■ **Problem to work on**: Extract the listing in its entirety, keeping each line identical to the original.

■ **Recorded data**:
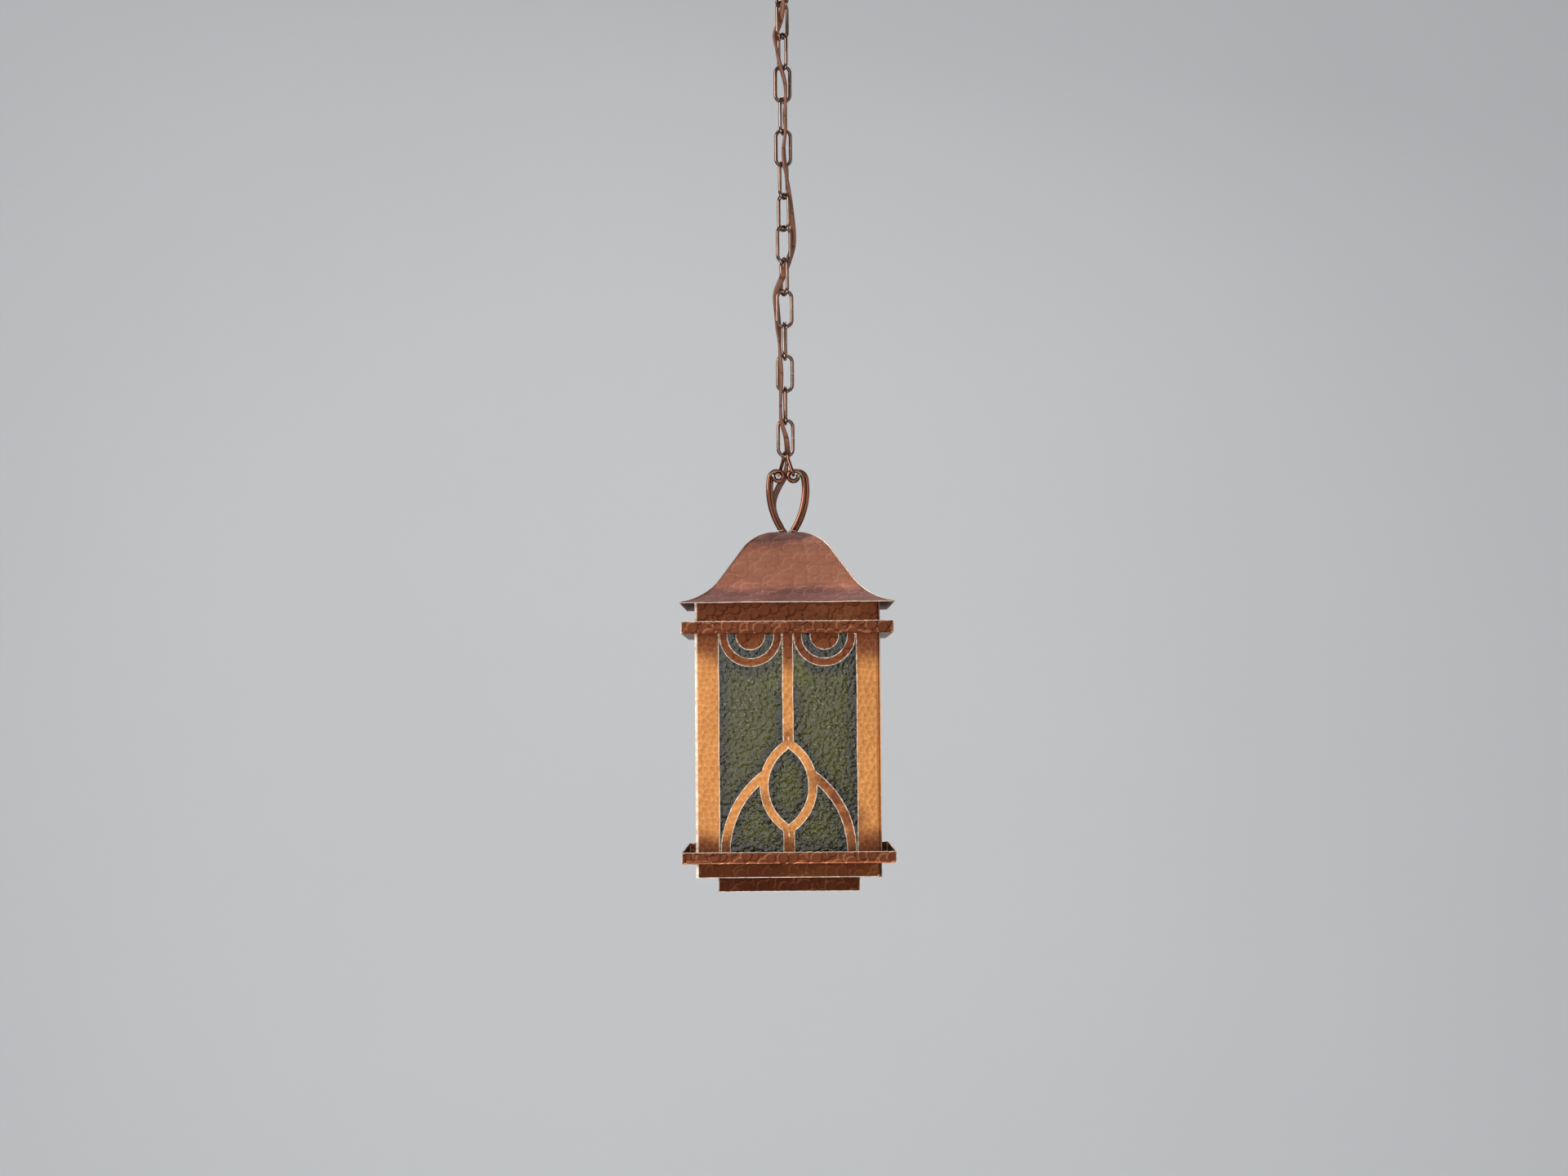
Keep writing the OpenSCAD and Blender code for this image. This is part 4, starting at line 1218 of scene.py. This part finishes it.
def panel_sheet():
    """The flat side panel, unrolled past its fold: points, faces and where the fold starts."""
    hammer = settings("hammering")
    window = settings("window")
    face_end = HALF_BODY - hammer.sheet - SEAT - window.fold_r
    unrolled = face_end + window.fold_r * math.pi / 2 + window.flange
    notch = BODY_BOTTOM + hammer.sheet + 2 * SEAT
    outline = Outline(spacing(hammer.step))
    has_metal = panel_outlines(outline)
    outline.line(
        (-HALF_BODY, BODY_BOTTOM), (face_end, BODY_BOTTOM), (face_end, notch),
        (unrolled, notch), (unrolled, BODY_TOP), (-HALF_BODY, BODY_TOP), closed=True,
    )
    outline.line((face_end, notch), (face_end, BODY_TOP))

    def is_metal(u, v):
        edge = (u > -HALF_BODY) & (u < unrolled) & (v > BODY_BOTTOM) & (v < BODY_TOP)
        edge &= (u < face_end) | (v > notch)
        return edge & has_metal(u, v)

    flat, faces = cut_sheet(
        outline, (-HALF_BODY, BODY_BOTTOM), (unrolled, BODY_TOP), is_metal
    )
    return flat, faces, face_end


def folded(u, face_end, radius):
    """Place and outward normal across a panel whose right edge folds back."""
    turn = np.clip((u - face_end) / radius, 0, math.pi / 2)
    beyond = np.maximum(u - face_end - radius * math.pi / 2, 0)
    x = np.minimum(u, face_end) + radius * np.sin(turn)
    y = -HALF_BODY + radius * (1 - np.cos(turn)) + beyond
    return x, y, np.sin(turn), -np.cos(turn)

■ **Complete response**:
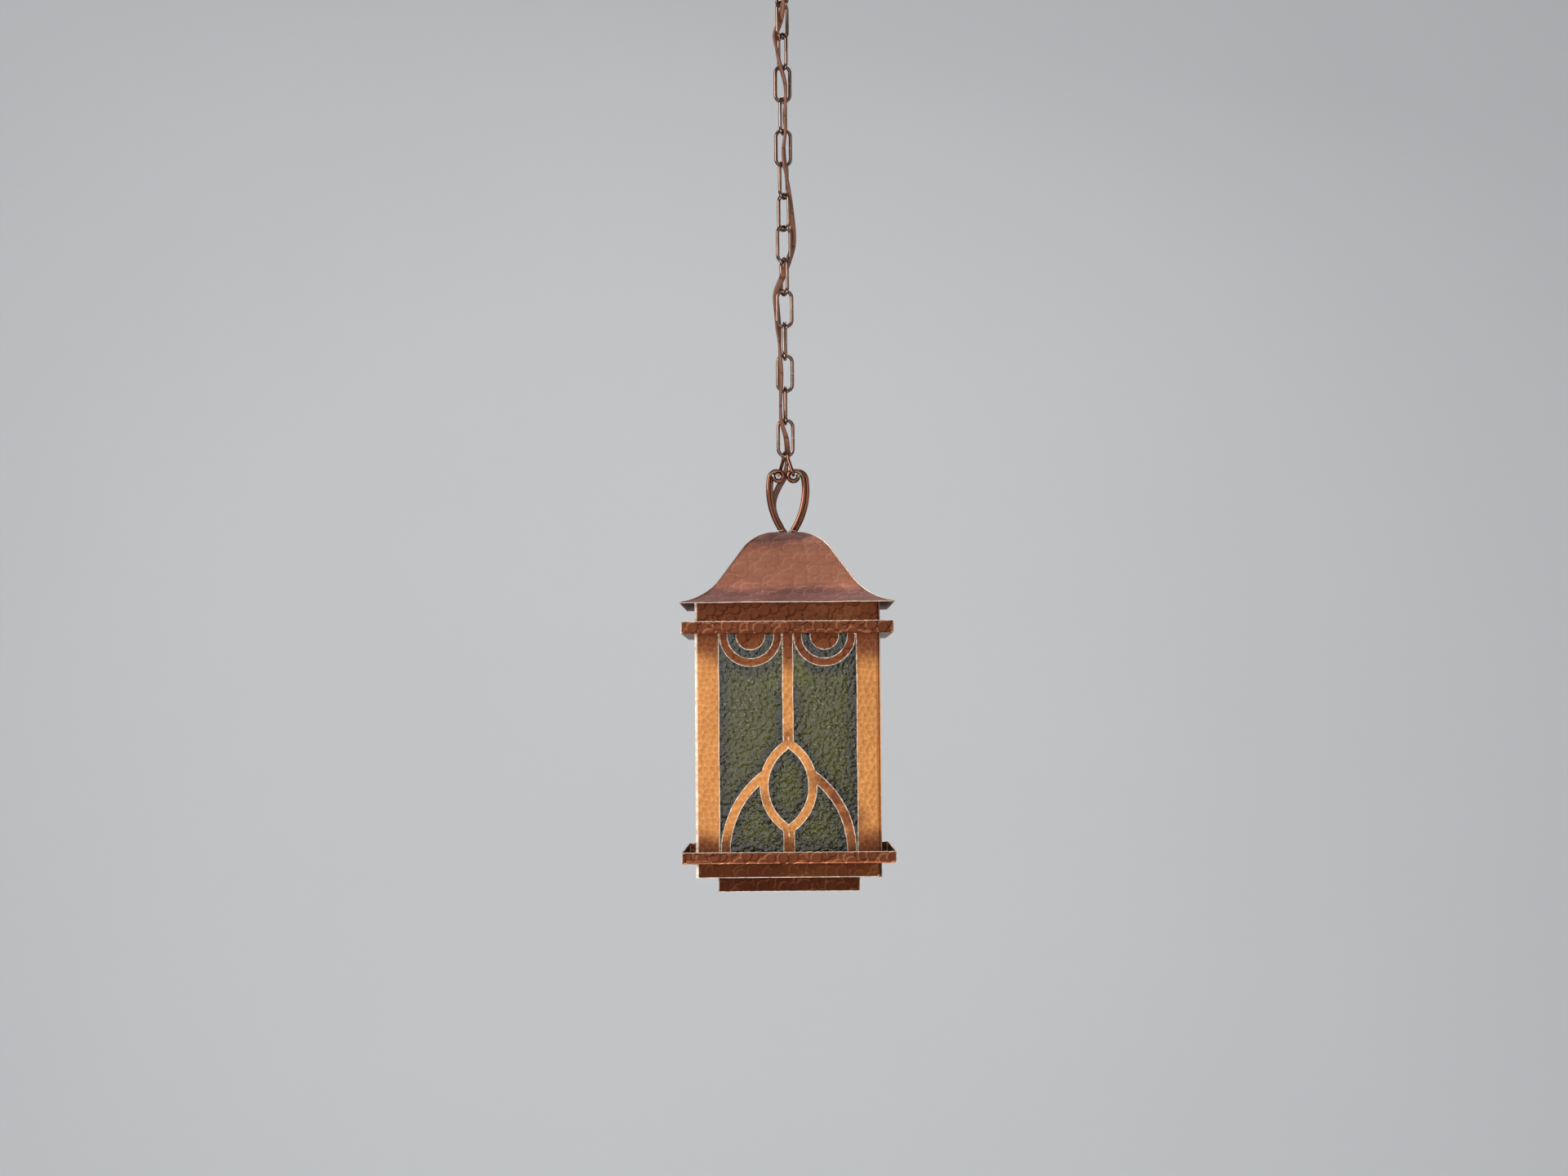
Keep writing the OpenSCAD and Blender code for this image. This is part 4, starting at line 1218 of scene.py. This part finishes it.
def panel_sheet():
    """The flat side panel, unrolled past its fold: points, faces and where the fold starts."""
    hammer = settings("hammering")
    window = settings("window")
    face_end = HALF_BODY - hammer.sheet - SEAT - window.fold_r
    unrolled = face_end + window.fold_r * math.pi / 2 + window.flange
    notch = BODY_BOTTOM + hammer.sheet + 2 * SEAT
    outline = Outline(spacing(hammer.step))
    has_metal = panel_outlines(outline)
    outline.line(
        (-HALF_BODY, BODY_BOTTOM), (face_end, BODY_BOTTOM), (face_end, notch),
        (unrolled, notch), (unrolled, BODY_TOP), (-HALF_BODY, BODY_TOP), closed=True,
    )
    outline.line((face_end, notch), (face_end, BODY_TOP))

    def is_metal(u, v):
        edge = (u > -HALF_BODY) & (u < unrolled) & (v > BODY_BOTTOM) & (v < BODY_TOP)
        edge &= (u < face_end) | (v > notch)
        return edge & has_metal(u, v)

    flat, faces = cut_sheet(
        outline, (-HALF_BODY, BODY_BOTTOM), (unrolled, BODY_TOP), is_metal
    )
    return flat, faces, face_end


def folded(u, face_end, radius):
    """Place and outward normal across a panel whose right edge folds back."""
    turn = np.clip((u - face_end) / radius, 0, math.pi / 2)
    beyond = np.maximum(u - face_end - radius * math.pi / 2, 0)
    x = np.minimum(u, face_end) + radius * np.sin(turn)
    y = -HALF_BODY + radius * (1 - np.cos(turn)) + beyond
    return x, y, np.sin(turn), -np.cos(turn)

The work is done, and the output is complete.